See how Group-IB Digital Risk Protection helps you detect threats earlier, understand them in context, and eliminate them before they impact your customers.
FAQs
1. What is digital risk protection in cybersecurity?
Digital risk protection is the process of identifying and mitigating threats targeting a company’s brand, customers, and digital presence beyond its internal systems. This includes phishing websites, fake social media accounts, counterfeit listings, and leaked data.
2. How is digital risk protection different from traditional cybersecurity?
Traditional cybersecurity protects internal infrastructure, networks, endpoints, and applications, while digital risk protection focuses on threats that operate outside that perimeter.

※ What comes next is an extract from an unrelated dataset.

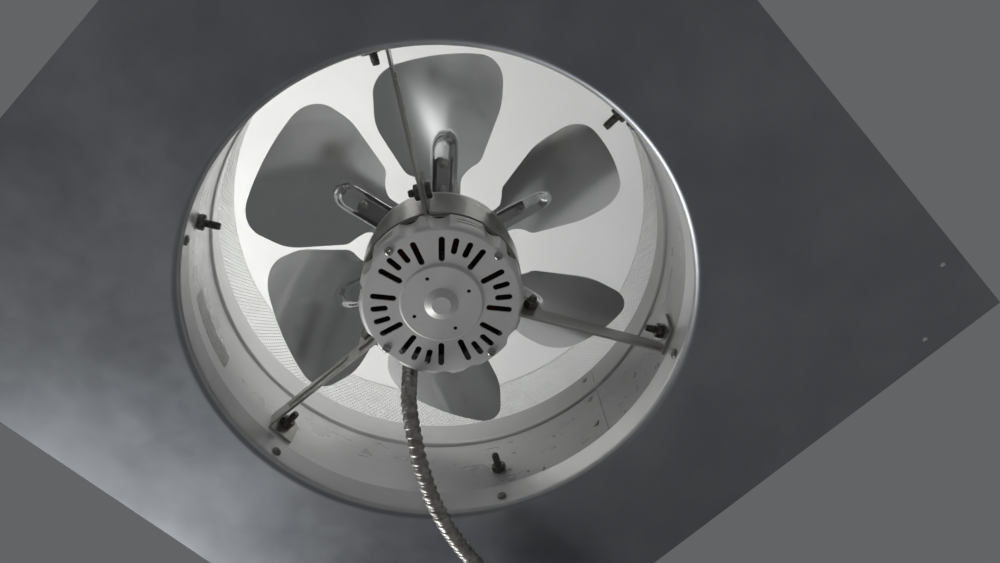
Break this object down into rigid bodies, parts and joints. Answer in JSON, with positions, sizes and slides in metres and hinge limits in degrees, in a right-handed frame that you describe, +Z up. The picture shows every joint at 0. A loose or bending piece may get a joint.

For example, a phishing site or fake account impersonating your brand does not trigger internal security alerts but can still cause financial and reputational damage
3. What types of threats does digital risk protection address?
Digital risk protection covers a wide range of external threats, including phishing campaigns, brand impersonation, counterfeit product listings, data leaks, and unauthorized use of digital assets.